Ryan Perry wrote:
On Jun 16, 2006, at 2:38 PM, Peter Stevens wrote:
Yes and no. AJAX is pretty heavily into Java script - you'll be
spending a lot of time with Tamper Data to figure out what data is
being sent back and forth. You can look at and reverse engineer the
java script.
Can it be done? Certainly. Is it easy? No. Is it practical? Well that
depends on the complexity of the javascript environment and how much
time & energy you have for the problem.
We need a Javascript + DOM implementation on top of Mechanize!
I strongly agree. It's the future and we need to be there. How would
one go about this? I'd be happy to contribute. Where do I start?
Thanks!
Well, this may get me fried, but I do feel compelled to comment because
my day to day job is to create code to do web scraping on some extremely
complex web sites, many of which use a lot of AJAX and DHTML (Javascript
and *shudder* VBS).
My first web scraper was written in Perl/Mechanize, and we managed to
get past the DHTML portions by decoding the Javascript and returning
responses that took into account the Javascript that *would* have run.
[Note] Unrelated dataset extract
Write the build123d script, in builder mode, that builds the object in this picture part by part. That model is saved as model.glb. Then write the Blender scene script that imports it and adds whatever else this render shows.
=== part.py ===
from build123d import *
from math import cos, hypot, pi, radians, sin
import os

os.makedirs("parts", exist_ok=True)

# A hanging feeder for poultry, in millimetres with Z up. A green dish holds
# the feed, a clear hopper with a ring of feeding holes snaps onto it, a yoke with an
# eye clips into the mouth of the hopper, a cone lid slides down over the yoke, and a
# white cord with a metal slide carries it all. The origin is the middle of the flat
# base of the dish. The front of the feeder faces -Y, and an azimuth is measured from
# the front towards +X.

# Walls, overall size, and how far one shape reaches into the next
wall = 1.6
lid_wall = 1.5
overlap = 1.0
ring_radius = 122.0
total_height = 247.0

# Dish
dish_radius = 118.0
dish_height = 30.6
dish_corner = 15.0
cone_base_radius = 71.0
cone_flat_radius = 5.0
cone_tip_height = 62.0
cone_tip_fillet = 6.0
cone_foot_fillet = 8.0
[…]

It ran, but took over 3 months to write, and THAT site was well written,
with nice ID's and no AJAX. I still had to assume a few page locations
and do blind posts because of complex Javascript that did page redirects
to pages who's Javascript did MORE page re-directs.
After doing some research on upcoming projects scraping sites using AJAX
and more complex Javascript I found a tool called Watir
(http://openqa.org/watir/). Watir is a library written in Ruby (which
we were already starting to use) and gets around the whole
Javascript/AJAX issues by automating use of Internet Explorer so all
scripts actually run. While having to run it under Windows and only
having support for IE was the downside, the upside has been that our
scrapers have been much easier to write, and the last one I did took
about two weeks, and it does a lot more than our first one.
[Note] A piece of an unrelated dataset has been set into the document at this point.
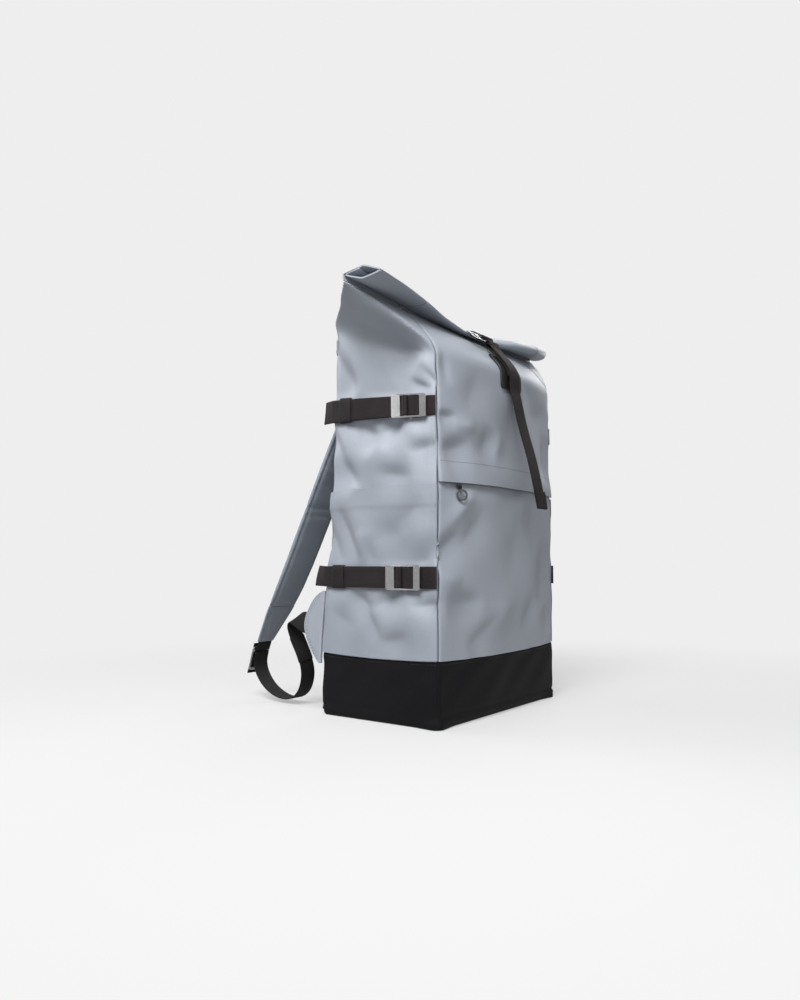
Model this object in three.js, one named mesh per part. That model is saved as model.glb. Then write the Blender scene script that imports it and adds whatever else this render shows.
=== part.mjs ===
// Rolltop backpack standing on its base: a coated cloth body with a black base, a rolled and hooked top,
// two cinch straps on each side, slip pockets, a front pocket under a flap, and padded shoulder straps.
// Millimetres. The origin is the middle of the base's underside, +Z is up, the front faces -Y,
// the wearer's back is towards +Y, and +X is the bag's right-hand side as seen from the front.
import * as THREE from "three";
import { mergeVertices } from "three/addons/utils/BufferGeometryUtils.js";

// Body sizes
const bodyWidth = 290;
const bodyDepth = 165;
const creaseHeight = 503;
const baseHeight = 74.5;
const pocketHeight = 277;
const flapHemHeight = 279;
const seamGap = 0.6;
const clothThickness = 1.6;
const baseThickness = 2;
const mouthSag = 19;
const mouthBow = 27;
const frontBulge = 15.5;
const sideBulge = 7;
const backBulge = 6;
const flapStandOff = 2.6;

// Webbing and metal sizes
const webbingWidth = 25;
const webbingThickness = 1.5;
const layGap = 0.6;
const layerGap = 0.35;
const upperStrapHeight = 371;
const lowerStrapHeight = 170;
const buckleLength = 45;
const buckleHeight = 29;
const buckleThickness = 2.2;
const tailOverhang = 14;
const keeperLength = 20;

// Rolled mouth
const rollWrapGap = 0.6;
const rollClothThickness = 1.6;
const rollTurns = 1.2;

// Hook, front strap and its patch
const hookLength = 64;
const hookHeight = 15;
const hookThickness = 2.2;
const hookTilt = 44;
const patchWidth = 52;
const patchLength = 48;
const patchThickness = 1.8;

// Shoulder straps
const strapPadThickness = 9;
const strapPadWidth = 57;
const strapAnchorX = 52;
const strapLowX = 101;
const triglideLength = 34;
const triglideWidth = 31;
const triglideThickness = 2.2;
const wingReach = 39;
const wingThickness = 3;

const colours = {
  cloth: 0xaab1bd,
  base: 0x1b1a1e,
  webbing: 0x2f282a,
  silver: 0xb9bbbf,
  gunmetal: 0x2a2b30,
  patch: 0x151416,
};

const degrees = Math.PI / 180;
const seamInsetShare = 0.215;
const numericStep = 0.25;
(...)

One thing that still gave us problems until recently was the issue of
pop-up windows. While Watir had a rather crude way of clicking past a
pop-up window if you knew it was coming, modal dialogs were still hard
to automate because they can have any valid HTML, but the IE "click"
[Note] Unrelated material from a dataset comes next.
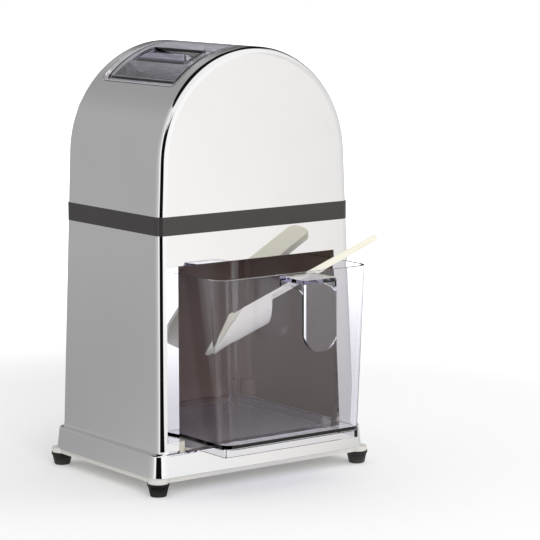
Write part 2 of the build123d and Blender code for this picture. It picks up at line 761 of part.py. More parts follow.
def crush_chamber():
    """Moulded chamber round the rotor, with its mounting flange and bush bosses."""
    half = chamber_half_length
    body = extrude(chamber_outline(chamber_wall), amount=half + chamber_wall, both=True)
    flange_half_width = lip_half_width - lip_wall - seat_gap
    flange_half_depth = lip_half_depth - lip_wall - seat_gap
    flange = block(flange_half_width, flange_half_depth, flange_corner, lug_top, flange_top)
    for side in (-1, 1):
        notch = block(lug_length, boss_y - lug_length / 2, flange_corner, lug_top - past,
                      flange_top + past)
        flange = flange - Pos(side * (flange_half_width + lug_length / 4), 0, 0) * notch
    body = body + flange
    for side in (-1, 1):
        start, end = sorted((side * half, side * (half + chamber_wall + chamber_boss)))
        body = body + rod(0, shaft_height, chamber_boss_radius, start, end)
    body = body - extrude(chamber_outline(0), amount=half, both=True)
    body = body - rod(0, shaft_height, bush_radius + slip_gap, -body_depth / 2, body_depth / 2)
    for y, z in comb_screw_places():
        left = throat_x()[0]
        hole = Pos(left, y, z) * Rot(0, 90, 0) * Cylinder(screw_hole_radius, 4 * chamber_wall)
        body = body - hole
    for x, y in boss_places:
        body = body - pillar(x, y, screw_hole_radius, lug_top - past, flange_top + past)
    return body


def bush(side, length):
    """Flanged bush; its flange lies inside the chamber's end wall."""
    face = side * chamber_half_length
    journal = rear_journal_radius if side > 0 else front_journal_radius
    start, end = sorted((face, face + side * length))
    sleeve = rod(0, shaft_height, bush_radius, start, end)
    start, end = sorted((face - side * bush_flange, face))
    flange = rod(0, shaft_height, bush_flange_radius, start, end)
    bore = rod(0, shaft_height, journal + running_gap, -body_depth, body_depth)
    return sleeve + flange - bore


front_bush_length = chamber_wall + chamber_boss
rear_bush_end = upper_half_depth + bush_proud
rear_bush_length = rear_bush_end - chamber_half_length


# ================================================================ fixed comb
def comb_screw_places():
    """Y and Z of the comb's screws."""
    spread = disc_pitch * (disc_count - 1) / 2
    return [(sy * spread, shaft_height + sz * comb_screw_rise)
            for sy in (-1, 1) for sz in (-1, 1)]


def comb_fingers_y():
    """Fingers stand midway between the discs and outside the end discs."""
    first = -disc_pitch * disc_count / 2
    return [first + disc_pitch * index for index in range(disc_count + 1)]


def fixed_comb():
    """Steel comb on the chamber's left wall; its fingers reach between the discs."""
    left = throat_x()[0]
    face = left + comb_plate
    half_plate = chamber_half_length - 2 * running_gap - slip_gap
    comb = box(left, face, -half_plate, half_plate, shaft_height - comb_plate_height / 2,
               shaft_height + comb_plate_height / 2)
    tip = -(spacer_radius + finger_tip_gap)
    root = face - comb_plate / 2
    profile = [(root, shaft_height + finger_root_rise), (tip, shaft_height + finger_tip_rise),
               (tip, shaft_height - finger_tip_drop), (root, shaft_height - finger_root_drop)]
    face_2d = Plane.XZ * make_face(Polyline(profile, close=True))
    for y in comb_fingers_y():
        near = max(y - finger_thickness / 2, -half_plate)
        far = min(y + finger_thickness / 2, half_plate)
        comb = comb + Pos(0, far, 0) * extrude(face_2d, amount=far - near)
    for y, z in comb_screw_places():
        hole = Pos(left, y, z) * Rot(0, 90, 0) * Cylinder(pilot_radius, 4 * comb_plate)
        comb = comb - hole
    return comb


def comb_screws():
    """Screws through the chamber's left wall into the comb."""
    outer = throat_x()[0] - chamber_wall
    return as_one([Pos(outer, y, z) * Rot(0, 90, 0) * pan_screw(chamber_wall + comb_plate)
                   for y, z in comb_screw_places()])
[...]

would block until the dialog closed, and there was no way to attach to
the modal dialog and get access to the DOM if you did the click in
another thread/process. Finally someone put together an intricate
method to attach to a modal dialog window by using the current IE's
HWND, and then link the pointers together to get access to the modal
dialog's DOM.
Now, I can automate a modal dialog window as easily as a normal browser
window. Here's the code to fire up IE to a page, click a button which
brings up a modal dialog, attach to that dialog, fill a text box on the
dialog, click on the dialog close box, and retrieve the entered value
from the original window. All in the following few lines of Ruby/Watir
code:
require 'watir'
include Watir
ie = IE.new
ie.goto('http://SITE/modal_dialog_launcher.html')
ie.button(:value, 'Launch Dialog').click_no_wait
ie.modal_dialog.text_field(:name, 'modal_text').set('hello')
ie.modal_dialog.button(:value, 'Close').click
modal_text = ie.text_field(:name, 'modaloutput').value
ie.close
That is code I just executed in Ruby's interactive shell (IRB) on one of
the HTML files in the Watir unit test suite.
Now, to get that functionality you need to check out the latest
developer versions using SVN as I just added the modal_dialog
functionality recently, but it does work. (I just put together the
pieces I found in a number of places to get that functionality, so I
can't take much credit, but I did submit it to the Watir project.)
There is a project called FireWatir which is aimed at using Firefox
(under any O/S that Firefox runs under), but it's still lagging a bit
behind, and performance is still very poor from what I've heard. But
there is hope.
For now, I'd recommend checking out Watir for your web automation
projects, if you can get away with using IE under Windows.
David Schmidt
[EMAIL PROTECTED]